Key Rule: Diffraction is most significant when the gap width is similar to the wavelength (\(\lambda\)). If the gap is much wider than the wavelength, the wave hardly spreads at all!
Polarisation
This is a special one! Only transverse waves can be polarised.
Polarisation is the process where oscillations are restricted to one single plane.
Analogy: Imagine a rope passing through a vertical picket fence. If you shake the rope up and down, the wave passes through. If you shake it side-to-side, the fence blocks it.
Real world: Polaroid sunglasses block glare by only letting in light vibrating in one direction.
6. Intensity of a Wave
Intensity is basically the "brightness" of light or the "loudness" of sound.
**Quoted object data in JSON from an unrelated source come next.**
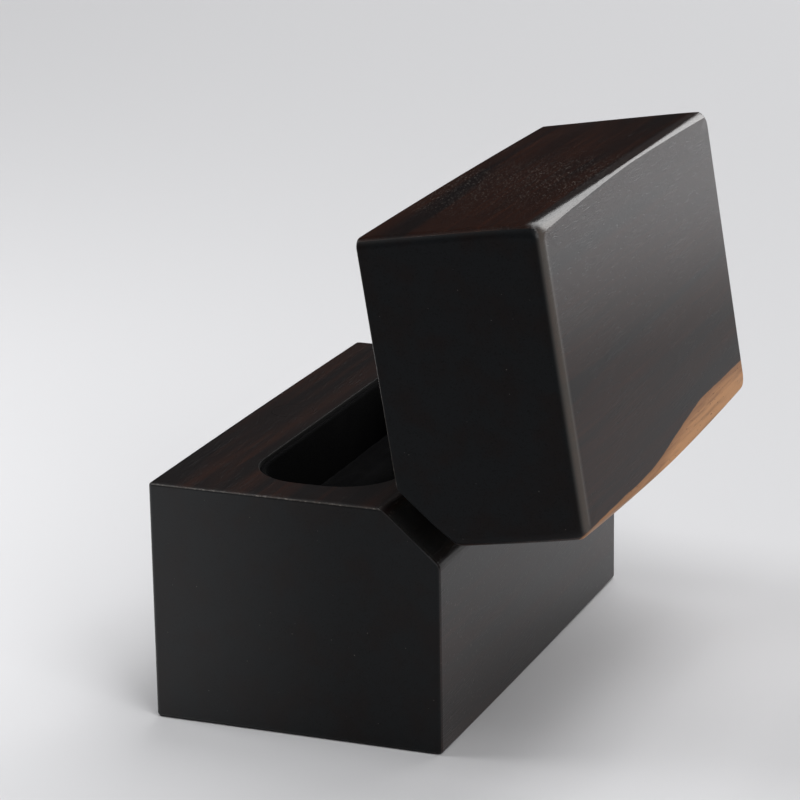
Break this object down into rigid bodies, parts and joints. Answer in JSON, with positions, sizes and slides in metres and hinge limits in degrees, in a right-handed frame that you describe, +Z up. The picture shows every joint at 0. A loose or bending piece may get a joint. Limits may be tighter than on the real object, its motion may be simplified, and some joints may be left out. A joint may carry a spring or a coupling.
{
  "type": "ring box",
  "caption": "Slim solid wood ring box, its hinged lid standing open, with a lined cavity in each half, a slotted pad and chamfered back edges.",
  "frame": {"origin": "centre of the base block's underside, on the surface that the box stands on", "axes": "+Z up, +X along the box's length and its hinges, +Y towards the hinge side; the lid stands open towards +Y"},
  "size_m": [0.05, 0.0422, 0.0497],
  "materials": {
    "ebony": "sanded fine and oiled, satin",
    "velvet": "black velvet",
    "foam": "black flocked foam",
    "brass": "satin brass",
    "nickel": "nickel plated"
  },
  "bodies": {
    "base": {"base_block": "ebony", "base_floor_lining": "velvet", "base_wall_lining": "velvet", "ring_pad_front": "foam", "ring_pad_back": "foam", "base_magnet": "nickel", "base_magnet_plug": "ebony", "left_hinge_base_leaf": "brass", "left_hinge_base_nails": "brass", "left_hinge_pin": "brass", "right_hinge_base_leaf": "brass", "right_hinge_base_nails": "brass", "right_hinge_pin": "brass"},
    "lid": {"lid_block": "ebony", "lid_floor_lining": "velvet", "lid_wall_lining": "velvet", "lid_magnet": "nickel", "lid_magnet_plug": "ebony", "left_hinge_lid_leaf": "brass", "left_hinge_lid_nails": "brass", "right_hinge_lid_leaf": "brass", "right_hinge_lid_nails": "brass"}
  },
  "joints": [
    {"name": "lid_hinge", "type": "hinge", "parent": "base", "child": "lid", "pos_m": [0, 0.01036, 0.02275], "axis": [1, 0, 0], "range_deg": [0, 81]}
  ]
}
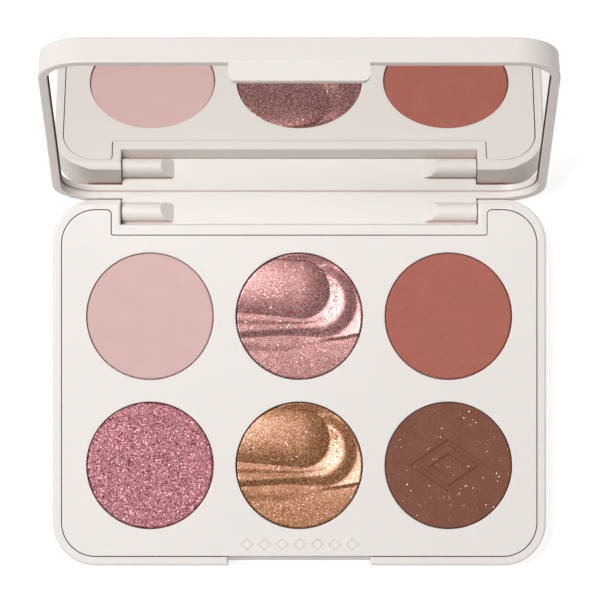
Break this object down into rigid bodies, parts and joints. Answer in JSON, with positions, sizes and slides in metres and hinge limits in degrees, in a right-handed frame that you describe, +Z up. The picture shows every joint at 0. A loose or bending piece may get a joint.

It is the power per unit area.
\(I = \frac{P}{A}\) (Unit: \(W m^{-2}\))
Important Relationship: The intensity of a wave is directly proportional to the square of its amplitude.
\(Intensity \propto (Amplitude)^2\)
Example: If you double the amplitude of a wave, its intensity becomes four times ( \(2^2 = 4\) ) greater!
Summary: Key Takeaways
- Progressive waves transfer energy, not matter.
- Transverse waves vibrate at 90° to the direction of travel; Longitudinal waves vibrate parallel.
- Use \(v = f\lambda\) for wave calculations.
- Polarisation proves a wave is transverse.
- For maximum diffraction, the gap width should equal the wavelength.
- If you double the amplitude, you quadruple the intensity.
Don't worry if this seems like a lot to take in! Physics is all about practice. Try drawing a few wave diagrams and labeling the amplitude and wavelength—it really helps the concepts stick!